Technology is already a part of every aspect of our lives and it will only continue to become more integrated. I believe that everyone should try learning to code.

Computer Science Academy Facilitator Tim Shipley says coding helps students learn to be better critical thinkers and problem solvers.

“I think students that are able to do that have a huge advantage over students who don’t,” Shipley said.

Shipley elaborates on how coding improves a student’s problem solving ability, explaining that each problem in a program is broken down into smaller parts, using the creation of an application for students getting parking passes as an example.

“We have to be able to log on. We have to be able to identify who the student is. How are we going to do that? Once the students log on, we have to know what year they are… It’s a series of smaller steps and problems,” Shipley said, “At the end [the problems are] all solved. You put them all together. You have one application or one system, or one solution that works for the initial problem you started off with. That’s going to be applicable to anything you decide to do.”

Computer Science Co-Facilitator Andrew Meile says coding can help with confidence and creativity when working on harder programs.

“It’s that awesome feeling of: ‘I have worked really hard on something that I couldn’t figure out’ and then all of a sudden it clicks and we do figure it out. That’s a really cool feeling to see students experience.” Meile said.
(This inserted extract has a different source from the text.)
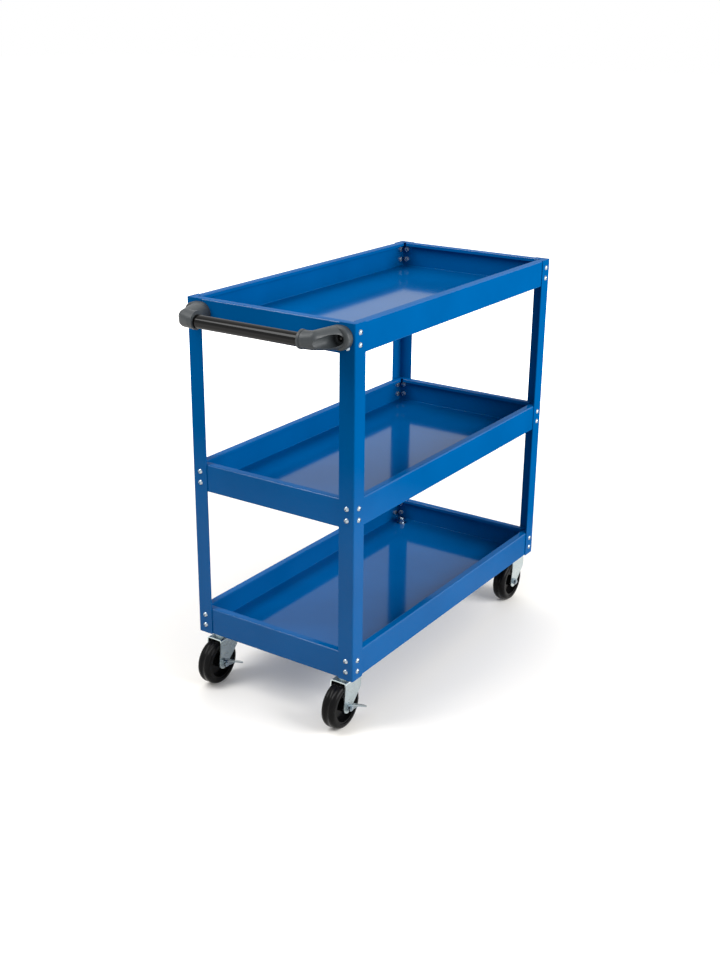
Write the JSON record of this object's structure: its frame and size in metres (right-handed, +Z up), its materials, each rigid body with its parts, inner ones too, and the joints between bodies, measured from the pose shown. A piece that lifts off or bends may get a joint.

Meile adds that even knowing how computers work will be beneficial in any job, even if it’s not in the tech industry.

“Anything you’re going to do as a professional is going to have something, somewhat related to working on computers,” Meile Said.

For those who are hesitant to start coding, Shipley’s advice is to start small, and use resources around the web.

“Scratch is a fun little block coding [website], you don’t really have to know text based coding to write some pretty fun games,” Shipley said.

Along with Scratch, Meile recommends, codeHS, code academy, CodeCombat and

“All of these websites have free options for learning… just a wealth of knowledge for anybody that just wants to do a little programming, not necessarily structured but just kind of dabbling,” Meile said.

Additionally, Meile shoots down the misconception that coding is only for men.

“One of the things I found in 10 years of teaching is: some of my very best students are females… every time I’ve had classes with multiple girls in there, they have absolutely flourished,” Meile said.

Shipley adds that Olathe South hosts a ‘Girls who Code’ club.

“It meets on Thursday nights from 6:00 to 8:00. [We] have three women who [facilitate], one’s a professor of computer science at Mid America and two others are in the industry; their job is software [development],” Shipley said.